• _Data shown_
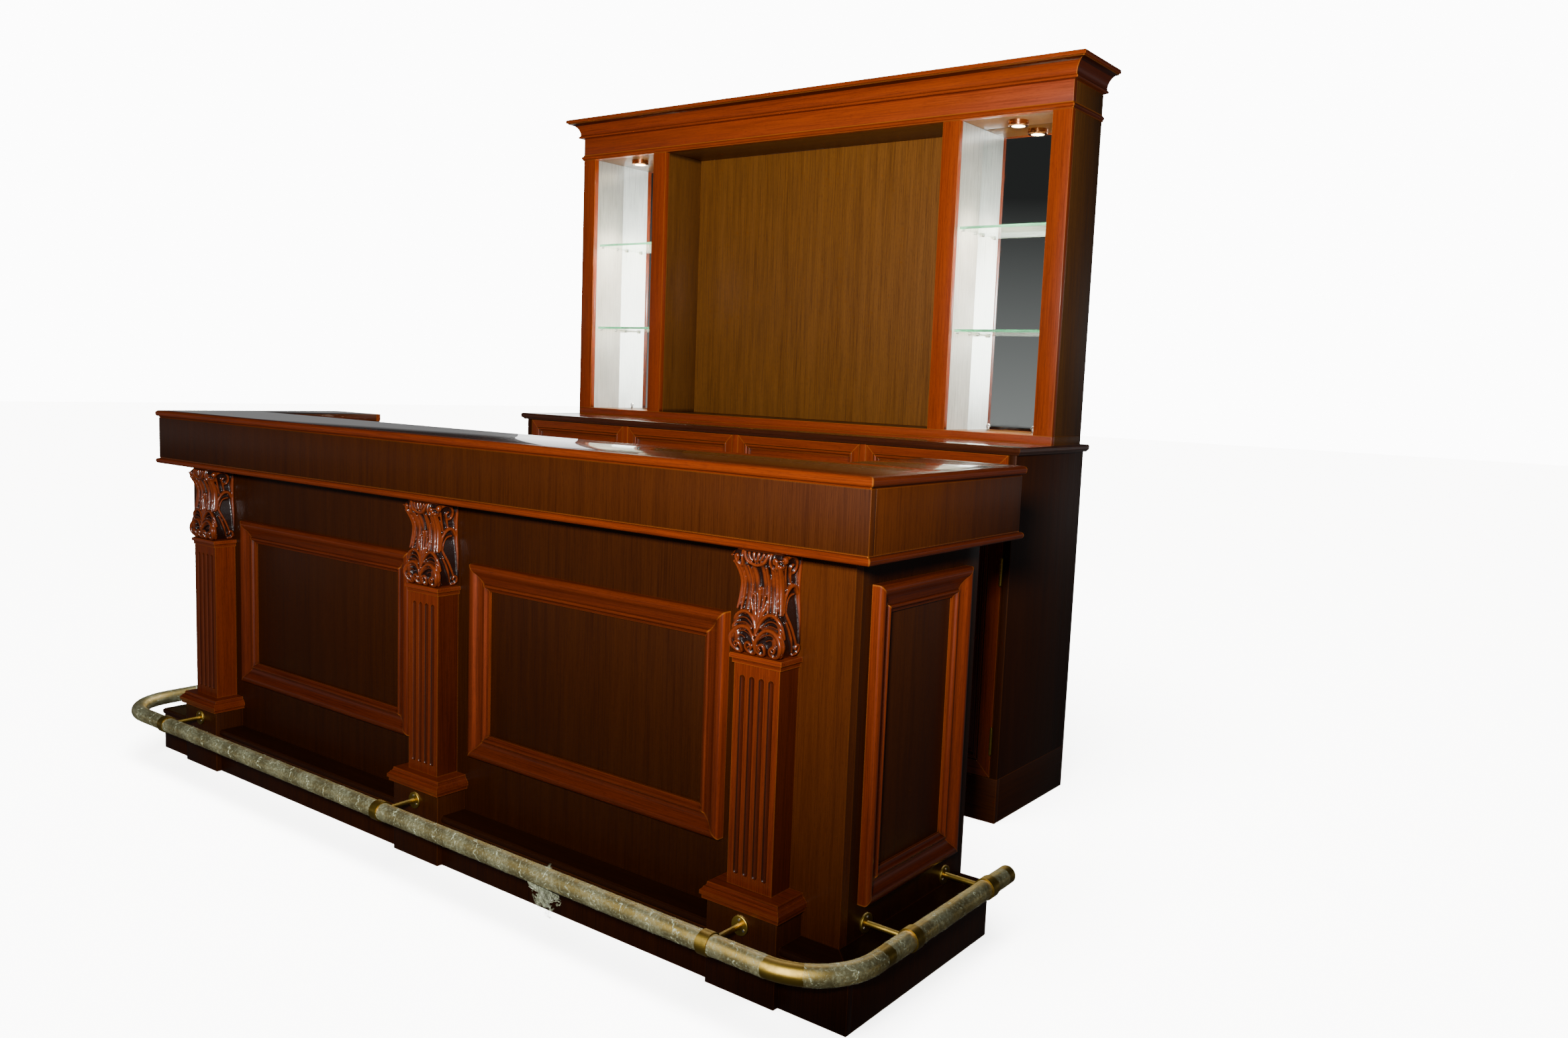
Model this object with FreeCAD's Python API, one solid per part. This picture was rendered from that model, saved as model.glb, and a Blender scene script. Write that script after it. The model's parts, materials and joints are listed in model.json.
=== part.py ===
import FreeCAD, Part
import math
import os

from FreeCAD import Placement, Rotation, Vector

# Home bar in two standing units, all lengths in millimetres.
# The front bar is a raised counter with a foot rail; the back bar is a cabinet with a hutch.
# X runs along the bars, Y from the guests' side to the wall behind, Z up.

# Front bar: overall
bar_length = 2472.0
bar_height = 1070.0
bar_end_depth = 500.0
wall_thickness = 25.0

# Front bar: top boards and their lip
top_thickness = 22.0
top_overhang = 77.0
top_main_depth = 302.0
top_return_width = 260.0
top_return_reach = 54.0
lip_width = 24.0
return_corner_radius = 20.0

# Front bar: apron under the top
apron_board_height = 123.0
apron_board_thickness = 18.0
apron_setback = 7.0
apron_moulding_height = 18.0
apron_moulding_width = 27.0
apron_moulding_proud = 8.0
soffit_thickness = 12.0

# Front bar: framed panels
frame_stick_width = 62.0
frame_stick_height = 24.0
frame_lap = 20.0
inset_panel_thickness = 12.0
front_frame_side_gap = 64.0
front_frame_top_gap = 146.0
front_frame_step_gap = 148.0
side_frame_from_front = 60.0
side_frame_from_back = 62.0
side_frame_top_gap = 57.0
side_frame_step_gap = 72.0

# Front bar: pilasters
pilaster_inset = 182.0
shaft_width = 114.0
shaft_projection = 62.0
flute_count = 4
flute_pitch = 24.0
flute_radius = 8.0
flute_depth = 4.0
flute_end_margin = 22.0
block_side_margin = 32.0
block_proud_of_step = 10.0
block_above_rail = 32.0
block_cap_height = 35.0
block_cap_proud = 12.0
neck_height = 20.0
neck_proud = 8.0
capital_height = 211.0
capital_waist_width = 92.0
capital_side_flare = 16.0
capital_foot_projection = 54.0
capital_front_flare = 26.0
capital_scroll_radius = 13.0
capital_leaf_radius = 19.0

# Front bar: step
step_height = 127.0
step_projection = 74.0
step_board_thickness = 18.0
riser_setback = 4.0

# Front bar: service side
wing_top_margin = 15.0
service_top_margin = 12.0
service_board_thickness = 18.0
service_deck_height = 80.0
service_kick_setback = 40.0
service_bay_count = 3
service_shelf_count = 2

# Foot rail
rail_diameter = 42.0
rail_tube_wall = 1.5
rail_front_rod_reach = 102.0
rail_end_reach = 108.0
rail_bend_radius = 150.0
rail_tail = 12.0
rail_cap_thickness = 4.0
rosette_diameter = 42.0
rosette_thickness = 5.0
rosette_edge_radius = 2.0
rod_diameter = 12.0
collar_width = 26.0
collar_wall = 3.5
rosette_screw_diameter = 5.0
rosette_screw_height = 1.2
rosette_screw_count = 3
side_bracket_front = 94.0
side_bracket_back_margin = 83.0
rosette_lift = 2.0

# Back bar: cabinet
aisle_depth = 645.0
cabinet_width = 2000.0
cabinet_depth = 461.0
cabinet_height = 1079.0
plinth_height = 130.0
plinth_thickness = 18.0
cabinet_board = 22.0
cabinet_inner_board = 18.0
cabinet_back_thickness = 6.0
bay_count = 4
counter_thickness = 22.0
counter_overhang = 18.0
front_gap = 2.4
front_thickness = 20.0
drawer_front_height = 150.0
divider_depth = 70.0
stretcher_depth = 90.0
front_panel_thickness = 8.0
drawer_stick_width = 40.0
door_stick_width = 66.0

# Back bar: drawers
drawer_back_space = 34.0
drawer_box_wall = 12.0
drawer_box_bottom = 6.0
drawer_box_top_space = 38.0
drawer_box_lift = 16.0
runner_thickness = 12.0
runner_height = 34.0
runner_side_gap = 1.0
tongue_height = 18.0
tongue_reach = 6.0
running_gap = 0.3

# Back bar: knobs and hinges
knob_length = 27.0
knob_base_radius = 11.0
knob_neck_radius = 5.0
knob_head_radius = 14.0
knob_base_share = 0.25
knob_waist_share = 0.7
knob_neck_length_share = 0.33
knob_head_flat_share = 0.72
door_knob_top_margin = 107.0
door_knob_edge_share = 0.31
hinge_height = 75.0
hinge_bottom_margin = 107.0
hinge_top_margin = 154.0
hinge_barrel_radius = 4.5
hinge_pin_radius = 1.6
hinge_pin_gap = 0.05
hinge_leaf_thickness = 0.9
hinge_leaf_width = 19.0
hinge_stand_off = 0.5
hinge_knuckle_count = 5
hinge_knuckle_gap = 0.3
hinge_tip_height = 4.0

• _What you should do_
Reproduce the whole listing word for word.

• _Written response_
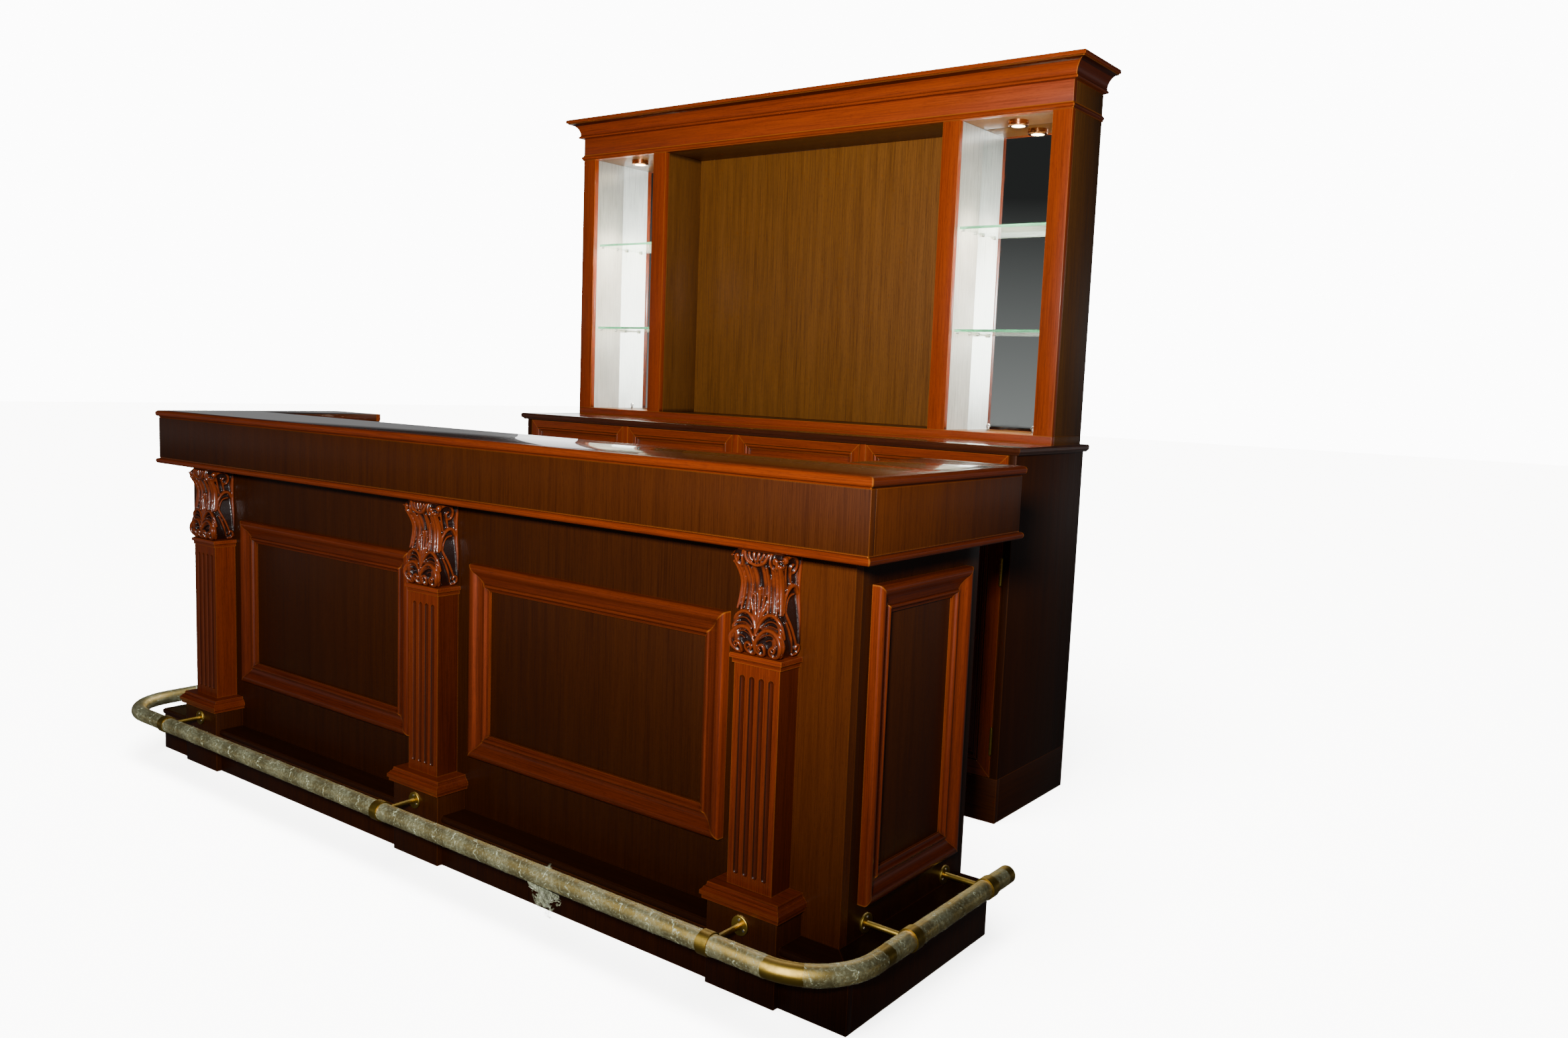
Model this object with FreeCAD's Python API, one solid per part. This picture was rendered from that model, saved as model.glb, and a Blender scene script. Write that script after it. The model's parts, materials and joints are listed in model.json.
=== part.py ===
import FreeCAD, Part
import math
import os

from FreeCAD import Placement, Rotation, Vector

# Home bar in two standing units, all lengths in millimetres.
# The front bar is a raised counter with a foot rail; the back bar is a cabinet with a hutch.
# X runs along the bars, Y from the guests' side to the wall behind, Z up.

# Front bar: overall
bar_length = 2472.0
bar_height = 1070.0
bar_end_depth = 500.0
wall_thickness = 25.0

# Front bar: top boards and their lip
top_thickness = 22.0
top_overhang = 77.0
top_main_depth = 302.0
top_return_width = 260.0
top_return_reach = 54.0
lip_width = 24.0
return_corner_radius = 20.0

# Front bar: apron under the top
apron_board_height = 123.0
apron_board_thickness = 18.0
apron_setback = 7.0
apron_moulding_height = 18.0
apron_moulding_width = 27.0
apron_moulding_proud = 8.0
soffit_thickness = 12.0

# Front bar: framed panels
frame_stick_width = 62.0
frame_stick_height = 24.0
frame_lap = 20.0
inset_panel_thickness = 12.0
front_frame_side_gap = 64.0
front_frame_top_gap = 146.0
front_frame_step_gap = 148.0
side_frame_from_front = 60.0
side_frame_from_back = 62.0
side_frame_top_gap = 57.0
side_frame_step_gap = 72.0

# Front bar: pilasters
pilaster_inset = 182.0
shaft_width = 114.0
shaft_projection = 62.0
flute_count = 4
flute_pitch = 24.0
flute_radius = 8.0
flute_depth = 4.0
flute_end_margin = 22.0
block_side_margin = 32.0
block_proud_of_step = 10.0
block_above_rail = 32.0
block_cap_height = 35.0
block_cap_proud = 12.0
neck_height = 20.0
neck_proud = 8.0
capital_height = 211.0
capital_waist_width = 92.0
capital_side_flare = 16.0
capital_foot_projection = 54.0
capital_front_flare = 26.0
capital_scroll_radius = 13.0
capital_leaf_radius = 19.0

# Front bar: step
step_height = 127.0
step_projection = 74.0
step_board_thickness = 18.0
riser_setback = 4.0

# Front bar: service side
wing_top_margin = 15.0
service_top_margin = 12.0
service_board_thickness = 18.0
service_deck_height = 80.0
service_kick_setback = 40.0
service_bay_count = 3
service_shelf_count = 2

# Foot rail
rail_diameter = 42.0
rail_tube_wall = 1.5
rail_front_rod_reach = 102.0
rail_end_reach = 108.0
rail_bend_radius = 150.0
rail_tail = 12.0
rail_cap_thickness = 4.0
rosette_diameter = 42.0
rosette_thickness = 5.0
rosette_edge_radius = 2.0
rod_diameter = 12.0
collar_width = 26.0
collar_wall = 3.5
rosette_screw_diameter = 5.0
rosette_screw_height = 1.2
rosette_screw_count = 3
side_bracket_front = 94.0
side_bracket_back_margin = 83.0
rosette_lift = 2.0

# Back bar: cabinet
aisle_depth = 645.0
cabinet_width = 2000.0
cabinet_depth = 461.0
cabinet_height = 1079.0
plinth_height = 130.0
plinth_thickness = 18.0
cabinet_board = 22.0
cabinet_inner_board = 18.0
cabinet_back_thickness = 6.0
bay_count = 4
counter_thickness = 22.0
counter_overhang = 18.0
front_gap = 2.4
front_thickness = 20.0
drawer_front_height = 150.0
divider_depth = 70.0
stretcher_depth = 90.0
front_panel_thickness = 8.0
drawer_stick_width = 40.0
door_stick_width = 66.0

# Back bar: drawers
drawer_back_space = 34.0
drawer_box_wall = 12.0
drawer_box_bottom = 6.0
drawer_box_top_space = 38.0
drawer_box_lift = 16.0
runner_thickness = 12.0
runner_height = 34.0
runner_side_gap = 1.0
tongue_height = 18.0
tongue_reach = 6.0
running_gap = 0.3

# Back bar: knobs and hinges
knob_length = 27.0
knob_base_radius = 11.0
knob_neck_radius = 5.0
knob_head_radius = 14.0
knob_base_share = 0.25
knob_waist_share = 0.7
knob_neck_length_share = 0.33
knob_head_flat_share = 0.72
door_knob_top_margin = 107.0
door_knob_edge_share = 0.31
hinge_height = 75.0
hinge_bottom_margin = 107.0
hinge_top_margin = 154.0
hinge_barrel_radius = 4.5
hinge_pin_radius = 1.6
hinge_pin_gap = 0.05
hinge_leaf_thickness = 0.9
hinge_leaf_width = 19.0
hinge_stand_off = 0.5
hinge_knuckle_count = 5
hinge_knuckle_gap = 0.3
hinge_tip_height = 4.0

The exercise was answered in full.